As with all stories, however, there is a long and important part that is left out, cultural norms that are assumed, because hidden within that story of inflation is one of economic power and growing inequality. Just yesterday, the Commerce Commission report into supermarkets plainly describes the sector’s excess profits. KPMG’s annual review of the financial sector showed pouring fuel on the fire of the housing crisis helped commercial banks in this country rake in the highest profits that they have ever seen. Economists have suggested that as a result of the choice to heavily rely on unconventional monetary policy over the last two years and high trust supports only for the big end of town, we’ve seen an acceleration of a nearly trillion-dollar wealth transfer to the wealthiest in this country.

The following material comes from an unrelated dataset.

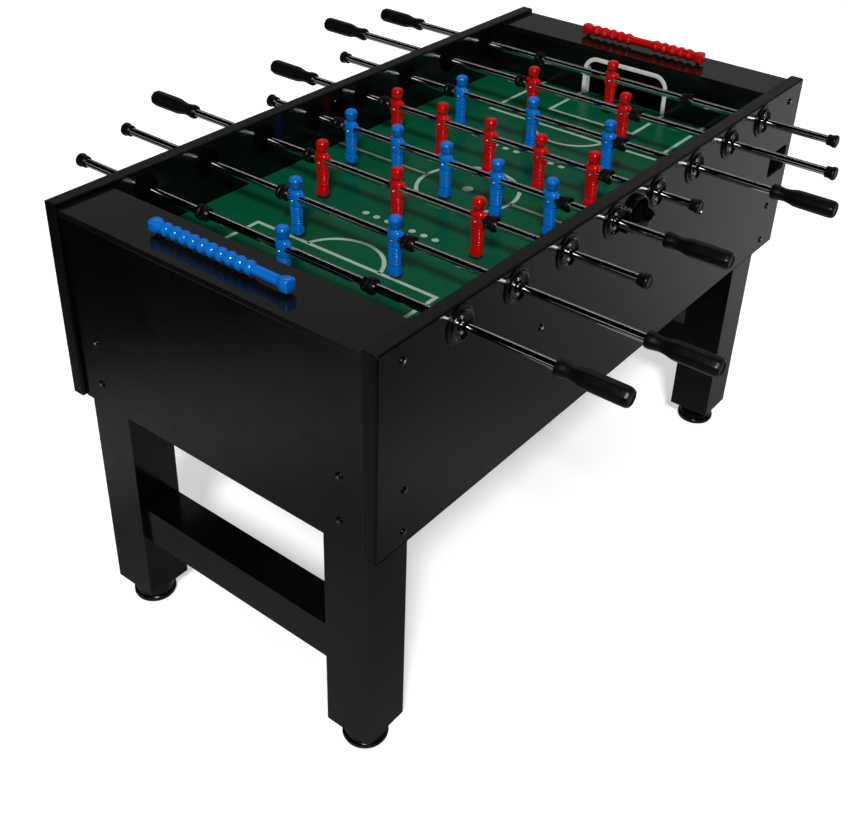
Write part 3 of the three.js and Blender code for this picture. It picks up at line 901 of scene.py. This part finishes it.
def player_mesh(team):
    """A moulded player hanging feet down from the rod at the origin, facing +X."""
    bm = bmesh.new()
    # Half depth, half width, squareness, height, forward shift.
    sections = [
        (8.4, 10.6, 6, -72.0, 0.9), (9.4, 11.4, 7, -71.5, 0.9), (9.6, 11.7, 7, -66.0, 0.9),
        (9.0, 11.6, 5, -60.0, 0.6), (8.0, 11.2, 4, -56.5, 0.1), (7.2, 10.4, 3, -53.5, 0.0),
    ]
    for rib in range(7):
        height = -50.0 + rib * 5.0
        girth = 0.28 * rib
        sections.append((8.4 + girth, 11.4 + girth * 0.6, 3, height, 0))
        sections.append((8.4 + girth, 11.4 + girth * 0.6, 3, height + 2.4, 0))
        sections.append((6.7 + girth, 9.8 + girth * 0.6, 3, height + 3.2, 0))
        sections.append((6.7 + girth, 9.8 + girth * 0.6, 3, height + 4.0, 0))
    sections += [
        (9.8, 12.6, 3, -15.5, 0), (10.0, 13.0, 3, -12.0, 0), (10.2, 12.6, 2.6, -7.0, 0),
        (11.0, 13.0, 2.6, 0.0, 0), (10.8, 13.6, 2.6, 6.0, 0), (9.6, 13.8, 2.5, 11.0, 0),
        (8.0, 11.8, 2.3, 14.0, 0), (6.4, 7.8, 2.2, 15.8, 0), (7.0, 7.6, 2.0, 17.2, 0),
        (9.6, 9.4, 2.4, 19.4, 0.4), (11.2, 10.8, 2.8, 23.5, 0.6), (11.6, 11.4, 2.8, 28.5, 0.4),
        (11.4, 11.2, 2.8, 30.4, 0.2), (12.5, 12.3, 2.6, 31.3, -0.2), (12.5, 12.3, 2.5, 35.0, -0.3),
        (11.2, 11.0, 2.3, 38.6, -0.3), (8.2, 8.0, 2.2, 40.8, -0.3), (4.0, 4.0, 2.0, 41.5, -0.3),
    ]
    skin(bm, [
        superellipse(depth * MM, width * MM, power, z * MM, shift * MM)
        for depth, width, power, z, shift in sections
    ])
    # Arms held down along the sides, bent a little forward at the elbow.
    for side in (-1, 1):
        arm = [
            (3.0, 2.6, 14.5, 12.0, 0), (4.6, 4.0, 12.0, 13.6, 0), (5.2, 4.4, 6.0, 14.6, 0),
            (5.0, 3.8, -2.0, 14.0, 0.4), (4.4, 3.4, -9.0, 13.2, 1.0), (4.0, 3.2, -14.0, 12.4, 2.0),
            (2.6, 2.2, -17.0, 11.8, 2.6),
        ]
        skin(bm, [
            superellipse(depth * MM, width * MM, 2.2, z * MM, shift * MM, side * out * MM, 12)
            for depth, width, z, out, shift in arm
        ])
    # A plain nose. The brim of the hair is the ledge near the top of the sections above.
    nose = [(1.0, 1.2, 30.0, 12.2), (1.8, 1.7, 27.8, 12.8), (1.6, 1.8, 25.8, 13.1), (0.8, 1.0, 24.8, 12.4)]
    skin(bm, [
        superellipse(depth * MM, width * MM, 2, z * MM, shift * MM, 0, 10)
        for depth, width, z, shift in nose
    ])
    rough = finish_mesh("rough_player", bm, 70)
    holder = bpy.data.objects.new("rough_player", rough)
    scene.collection.objects.link(holder)
    holder.modifiers.new("smooth", "SUBSURF").levels = 1
    bpy.context.view_layer.update()
    mesh = bpy.data.meshes.new_from_object(holder.evaluated_get(bpy.context.evaluated_depsgraph_get()))
    bpy.data.objects.remove(holder)
    mesh.name = f"player_{team}"
    mesh.materials.append(TEAM[team])
    return mesh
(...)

In response to this cost of living crisis, the Opposition have revived their old faithful trickle-down economics, floating tax cuts, cuts to spending, cuts to workers’ and renters’ and beneficiaries’ rights—straight out of the 1980s tax book—playbook, rather. These aren’t solutions; they are once again declaring a war on the poor, which is why I implore the other side of the House, Labour, to stop playing by this tired neoliberal playbook.

On what the economy is for,

We hear a lot about the economy, but we don’t tend to hear a lot about what the economy actually is. We’re told that we’ve got to sacrifice for this economy to get our economy back on track. That basic, boring story neglects that the economy is all of us—our relationships with each other, the things that we create, our planet and its resources, the time we spend at work, unpaid labour—such as parenting, Mr Simeon Brown—the skills that we learn, the problems that we have, and the ways that we decide to fix them. It’s about how we work together to achieve our communities’ and our country’s goals and aspirations. It is supposed to serve us, not the other way around.

The late, great Jeanette Fitzsimons said in her 2006 state of the planet speech, “If the task of government is to promote the well-being of all people, how could it do that? I suggest to you that it has everything to do with offering a vision for a better way of life rather than more growth; it has to do with inclusiveness, with justice, and with protecting our commons—our common environment and resources, our common culture, our public health and our education systems.” Jeanette’s challenge was to question what we call the economy. What are our goals and who do they serve? What is economic growth really working towards? Is it protecting our planet? Is it protecting all of our people?

Swarbrick ends with this,

Past leaders have, as Paul Hawken said, “stolen the future, sold in the present, and called it GDP”. Nearly 100 years ago, in the wake of traumatic world wars, this Parliament decided to do something radical. It built the social safety net. In the subsequent decades, we have seen successive Governments at their worst tear holes out of that, and, at their best, only make minor repairs.

This Budget must be a Budget for an economy that serves both people and the planet. We cannot afford anything less because people and the planet are, frankly, exhausted and we’re organising.